Opened in 2004, Leeum began with the eclectic collection of Samsung Group founder Lee Byung-chul (1910–1987) and is operated by the Samsung Foundation of Culture.
“Instead of allowing something to rise up to your face dancing bruce and dan and other things,” for instance, is presented alongside some 30 sculptures from the Leeum collection, selected by Sehgal, including works by Gwon O-sang, Alberto Giacometti (1901-1966), Antony Gormley, Suki Seokyeong Kang (1977-2025) and Sol LeWitt (1928-2007).
Photography is strictly prohibited, in keeping with the artist’s yearslong commitment to leaving his work undocumented.
With a background in political economy and dance, Sehgal’s refusal to produce objects forms part of his value system. Growing up in Düsseldorf, Germany, he has said that industrialism was “not an abstract idea, but a concrete reality.”
“It is not sustainable ecologically to take things from nature and transform them into objects,” he said.
It was this line of thinking that led Sehgal to develop his distinctive medium.
“I began to wonder what else could be done from the perspective of a value system, and in that sense, the museum became very interesting to me,” he said. “A museum is a place for long-term contemplation, but at the same time, it is also a space that contains objects. So then the question became: within that framework, what could take the place of the object?”
That question is reflected in “Instead of allowing something to rise up to your face dancing bruce and dan and other things,” conceived, he said, as “something that could stand in for the object.”
However, Sehgal emphasized, “by presenting it inside the museum, I am not suggesting that we should dismantle or deconstruct the existing objects already there.”

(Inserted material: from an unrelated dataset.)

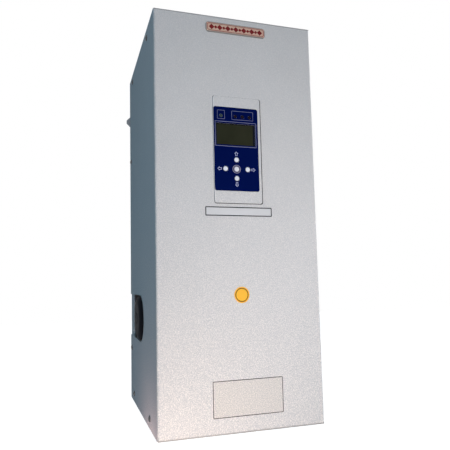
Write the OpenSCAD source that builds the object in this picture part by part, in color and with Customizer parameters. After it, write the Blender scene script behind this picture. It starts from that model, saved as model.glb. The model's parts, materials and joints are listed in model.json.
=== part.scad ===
// Wall-hung electric heating boiler with a built-in circulation pump.
// Lengths are in millimetres. +Z is up, the front faces -Y and the wall is the plane y = 0.
// The origin is the middle of the bolt line of the wall rail.

/* [Casing] */
// Width of the casing
case_w = 246; // [242:1:290]
// Depth of the casing, from the front sheet to the rear sheet
case_d = 270; // [264:1:320]
// Height of the casing
case_h = 600; // [592:1:700]
// Sheet thickness of the front cover
cover_t = 1.2; // [0.8:0.1:1.6]
// Sheet thickness of the chassis
frame_t = 1.5; // [1:0.1:2]
// Outside bend radius of the cover
bend_r = 3; // [2.2:0.1:6]
// Depth of the turned lips at the top and bottom of the cover
lip_d = 14; // [8:1:20]
// Clearance between the cover and the chassis
cover_gap = 0.3; // [0.2:0.1:0.6]
// Depth of the turned edges of the top and bottom plates
edge_d = 22; // [20:1:30]
// Depth of the side edges of the rear panel
rear_edge_d = 36; // [30:1:40]
// Distance from the wall to the rear panel
wall_gap = 8; // [7.5:0.5:12]
// Height of the top of the casing above the bolt line
rail_drop = 77; // [66:1:100]

/* [Wall rail] */
// Spacing of the two wall bolts
bolt_spacing = 190; // [150:1:210]
// Radius of the wall bolt holes
bolt_hole_r = 3.25; // [2.5:0.25:4.5]
// Height of the rail
rail_h = 18.5; // [14:0.5:24]
// Thickness of the rail
rail_t = 3; // [2:0.5:4]
// Length by which each end of the rail stands out past the casing
rail_out = 6.5; // [3:0.5:12]

/* [Cover screws] */
// Radius of the screw heads
head_r = 4.5; // [3.5:0.25:6]
// Height of the screw heads
head_h = 2.4; // [1.5:0.1:4]
// Radius of the screw shanks
shank_r = 2; // [1.5:0.25:2.5]
// Distance of the end screws from the top and bottom of the casing
end_screw_in = 15; // [10:1:18]
// Distance of the front end screws behind the front
front_screw_y = 60; // [30:1:120]
// Distance of the rear end screws in from the back of the casing
back_screw_in = 44; // [44:1:110]
// Distance of the rear edge screws in from the back of the casing
rear_screw_in = 16; // [10:1:24]
// Height of the lower rear edge screws
low_screw_h = 92; // [60:1:105]
// Distance of the upper rear edge screws below the top of the casing
high_screw_drop = 161; // [100:1:300]

/* [Control panel] */
// Width of the bezel plate
bezel_w = 72.5; // [70:0.5:84]
// Height of the bezel plate
bezel_h = 156.6; // [150:0.5:176]
// Thickness of the bezel plate
bezel_t = 2; // [1:0.1:3]
// Distance of the middle of the bezel below the top of the casing
bezel_drop = 201; // [160:1:240]
// Sideways place of the middle of the bezel
bezel_x = -1.5; // [-20:0.25:20]
// Width of the keypad overlay
overlay_w = 68.2; // [66:0.2:69]
// Height of the keypad overlay
overlay_h = 123.5; // [118:0.5:126]
// Thickness of the keypad overlay
overlay_t = 0.4; // [0.2:0.1:0.6]
// Width of the display window
window_w = 59.7; // [50:0.1:61]
// Height of the display window
window_h = 31.7; // [26:0.1:34]
// Radius of the key caps
key_r = 4; // [3:0.25:5]
// Sideways distance from the middle key to the side keys
key_pitch_x = 17; // [14:0.5:20]
// Distance from the middle key to the upper and lower keys
key_pitch_z = 13.7; // [12:0.1:16]
// Travel of the keys
key_travel = 0.6; // [0.3:0.1:0.6]
// Radius of the indicator lamps
lamp_r = 2.5; // [2:0.1:3]

/* [Badge] */
// Width of the badge
badge_w = 93.6; // [60:0.2:120]
// Height of the badge
badge_h = 15.6; // [12:0.2:20]
// Thickness of the badge
badge_t = 1.6; // [0.8:0.1:2.4]

/* [Pump] */
// Height of the pump axis above the bottom of the casing
pump_h = 151.5; // [148:0.5:156]
// Distance of the pump axis in front of the rear sheet's outside
pump_stand = 120; // [114:1:130]
// Length of the pump body between its pipe faces
pump_len = 130; // [126:1:134]
// Distance from the pipe axis to the end of the motor
pump_reach = 104; // [103:1:108]
// Length by which the motor stands out of the casing
pump_proud = 6; // [4:0.5:9]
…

What Sehgal does want to show in Leeum — and throughout his oeuvre — is change in the form of slow, slight transitions instead of a dramatic rupture.

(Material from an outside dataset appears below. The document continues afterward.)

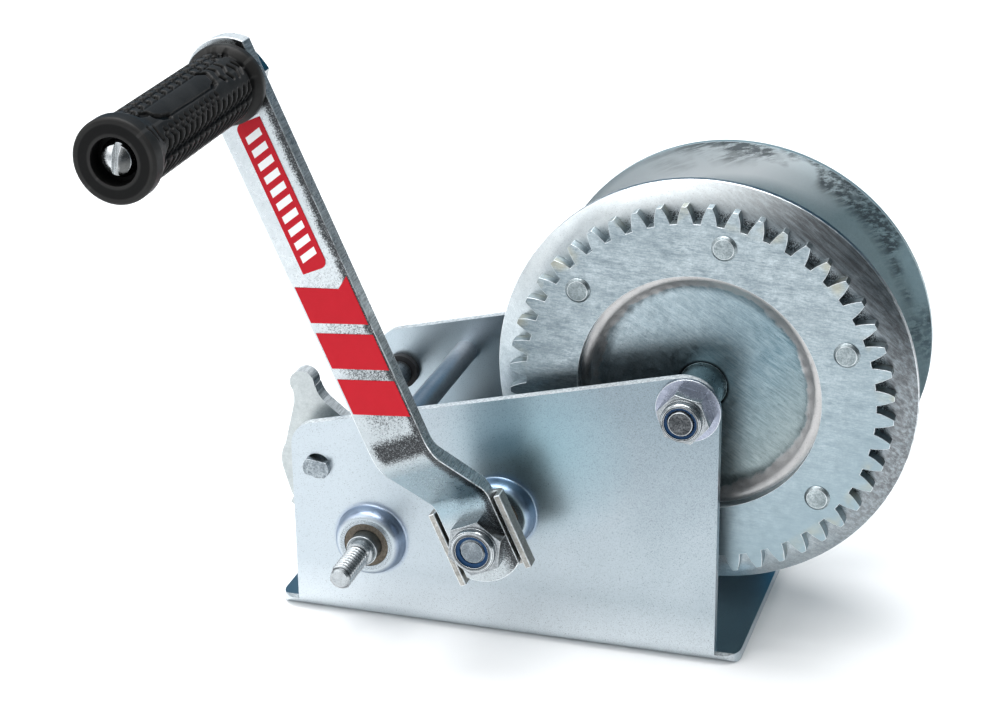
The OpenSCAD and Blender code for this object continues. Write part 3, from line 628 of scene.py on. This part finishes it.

“I’ve always been interested in something William Forsythe once said: that you don’t have to be modern. To be modern, in the sense that Bruno Latour describes, means to make a rupture. But you don’t need to make a rupture, because that is also an overestimation of yourself. What you can be, at best, is a continuation," he said.
"I like to show things transforming. In this exhibition, I wanted to show how things transform. I hope that in the mezzanine, where you see my first work — with a performer lying on the floor, moving slowly — you can perceive some kind of continuation: from figuration to abstraction, from abstraction to sculptural figuration, from sculptural figuration into verticality, from verticality into the concrete, into the organic and eventually toward the outside.”